A Ucrânia tem um capítulo da sua história que, eu diria, é ao mesmo tempo muito doído, colocado debaixo do tapete, que é essa simpatia pelos nazistas, e por outro lado um passado heroico, sofrido, de resistência ao nazismo e de cerrar fileiras dentro do exército vermelho e enfrentar as tropas de Hitler, de forma vitoriosa. 

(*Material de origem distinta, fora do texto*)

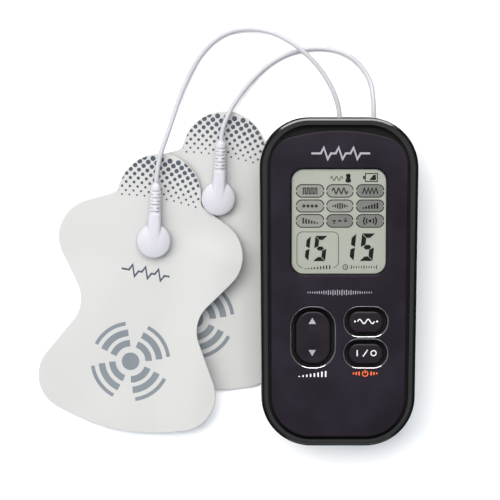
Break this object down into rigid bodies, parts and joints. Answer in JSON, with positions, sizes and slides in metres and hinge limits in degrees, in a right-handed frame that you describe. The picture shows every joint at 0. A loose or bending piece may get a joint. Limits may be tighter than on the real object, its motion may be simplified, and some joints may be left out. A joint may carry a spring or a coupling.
{
  "type": "tens unit",
  "caption": "Pocket TENS pulse unit with display, rocker and two keys, battery bay, plug-in lead pair, snap connectors and two hourglass gel pads.",
  "frame": {"origin": "middle of the flat back that the pocket unit rests on, at the table's top", "axes": "+Z out of the unit's face, +Y towards its top end, where the leads plug in, +X to its right"},
  "size_m": [0.1317, 0.1431, 0.0252],
  "materials": {
    "case_black": "polished black ABS",
    "back_black": "fine spark-eroded texture",
    "panel_print": "dark aubergine satin gloss",
    "key_dark": "satin gloss",
    "window_clear": "clear hard-coated acrylic",
    "lcd": "reflective grey-green LCD",
    "gasket_foam": "black foam tape",
    "lcd_tray": "white moulding",
    "zebra": "pink-grey elastomer",
    "board": "green solder mask",
    "chip": "moulded epoxy",
    "ferrite": "sintered ferrite and wound copper",
    "capacitor": "sleeved can",
    "crystal": "drawn can",
    "switch": "moulded",
    "plunger": "moulded",
    "screw": "zinc plated",
    "cell": "printed sleeve on steel can, mean density of a dry cell",
    "contact": "nickel plated",
    "brass": "gold flashed",
    "jack": "moulded",
    "snap_white": "white ABS with a lavender tint",
    "lead_white": "soft white PVC",
    "boot_white": "soft white PVC",
    "pad_cover": "white foam-backed nonwoven",
    "carbon": "carbon-loaded film",
    "gel": "clear sticky hydrogel"
  },
  "bodies": {
    "main_unit": {"back_shell": "back_black", "battery_cell_left": "cell", "battery_cell_right": "cell", "battery_contact_plates": "contact", "battery_springs": "contact", "board_screws": "screw", "boost_inductor": "ferrite", "case_screws": "screw", "display_gasket": "gasket_foam", "display_window": "window_clear", "face_panel": "panel_print", "front_shell": "case_black", "jack_contacts": "brass", "jack_housing": "jack", "lcd_frame": "lcd_tray", "lcd_glass": "lcd", "lcd_zebra_strips": "zebra", "main_circuit_board": "board", "microcontroller": "chip", "output_transformer": "ferrite", "quartz_crystal": "crystal", "smd_parts": "chip", "storage_capacitors": "capacitor", "switch_bodies": "switch"},
    "intensity_rocker": {"intensity_key": "key_dark", "intensity_plungers": "plunger"},
    "mode_button": {"mode_key": "key_dark", "mode_plunger": "plunger"},
    "power_button": {"power_key": "key_dark", "power_plunger": "plunger"},
    "battery_door": {"battery_cover": "back_black"},
    "electrode_cord": {"plug_body": "snap_white", "plug_pins": "brass", "plug_strain_reliefs": "boot_white", "lead_a": "lead_white", "lead_b": "lead_white", "pad_a_conductor": "carbon", "pad_a_gel": "gel", "pad_a_stud": "contact", "pad_a_stud_base": "contact", "pad_a_top_sheet": "pad_cover", "pad_b_conductor": "carbon", "pad_b_gel": "gel", "pad_b_stud": "contact", "pad_b_stud_base": "contact", "pad_b_top_sheet": "pad_cover"},
    "connector_a": {"connector_a_base_cover": "snap_white", "connector_a_housing": "snap_white", "connector_a_snap_socket": "contact", "connector_a_socket_spring": "contact", "connector_a_strain_relief": "boot_white"},
    "connector_b": {"connector_b_base_cover": "snap_white", "connector_b_housing": "snap_white", "connector_b_snap_socket": "contact", "connector_b_socket_spring": "contact", "connector_b_strain_relief": "boot_white"}
  },
  "joints": [
    {"name": "intensity_tilt", "type": "hinge", "parent": "main_unit", "child": "intensity_rocker", "pos_m": [-0.00866, -0.01846, 0.0207], "axis": [1, 0, 0], "range_deg": [-4, 4], "stiffness_Nm_per_rad": 0.13},
    {"name": "mode_press", "type": "slide", "parent": "main_unit", "child": "mode_button", "axis": [0, 0, -1], "range_m": [0, 0.00045], "stiffness_N_per_m": 2000},
    {"name": "power_press", "type": "slide", "parent": "main_unit", "child": "power_button", "axis": [0, 0, -1], "range_m": [0, 0.00045], "stiffness_N_per_m": 2000},
    {"name": "cover_slide", "type": "slide", "parent": "main_unit", "child": "battery_door", "axis": [0, -1, 0], "range_m": [0, 0.052]},
    {"name": "plug_pull", "type": "slide", "parent": "main_unit", "child": "electrode_cord", "axis": [0, 1, 0], "range_m": [0, 0.014]},
    {"name": "connector_a_swivel", "type": "hinge", "parent": "electrode_cord", "child": "connector_a", "pos_m": [-0.06355, 0.0128, 0.0037], "axis": [0, 0, 1], "range_deg": [-20, 20], "deforming": ["lead_a"]},
    {"name": "connector_b_swivel", "type": "hinge", "parent": "electrode_cord", "child": "connector_b", "pos_m": [-0.04105, 0.0275, 0.0018], "axis": [0, 0, 1], "range_deg": [-20, 20], "deforming": ["lead_b"]}
  ]
}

A lógica pragmática da economia deve prevalecer, pensando nos três atores gigantes, a Europa, os Estados Unidos e a Rússia. Resta o elo mais fraco nessa cadeia, que é a Ucrânia. Porque o atual governo, é importante a gente dizer, é uma posição minha, mas não houve uma revolução lá. Não consigo encontrar um conceito de revolução que se adapte ao que aconteceu na Ucrânia. O que se deu foi um golpe de Estado. Parte das oligarquias voltou ao poder, num governo que é caótico do ponto de vista ideológico, porque nós temos desde lideranças de centro até a extrema direita, cujo partido inclusive se chama Partido Nacional Social da Ucrânia. Isso lembra alguma coisa. É muito delicado, perigoso. Eu entendo que a responsabilidade desse governo é enorme e não o vejo à altura de desenvolver uma política de negociação, de consenso, já que o país está dividido, partido. Por isso, o que de melhor pode acontecer é um próximo passo de moderação, de atitudes mais racionais por parte dos gigantes internacionais, porque de outra forma o país corre sério risco de rachar.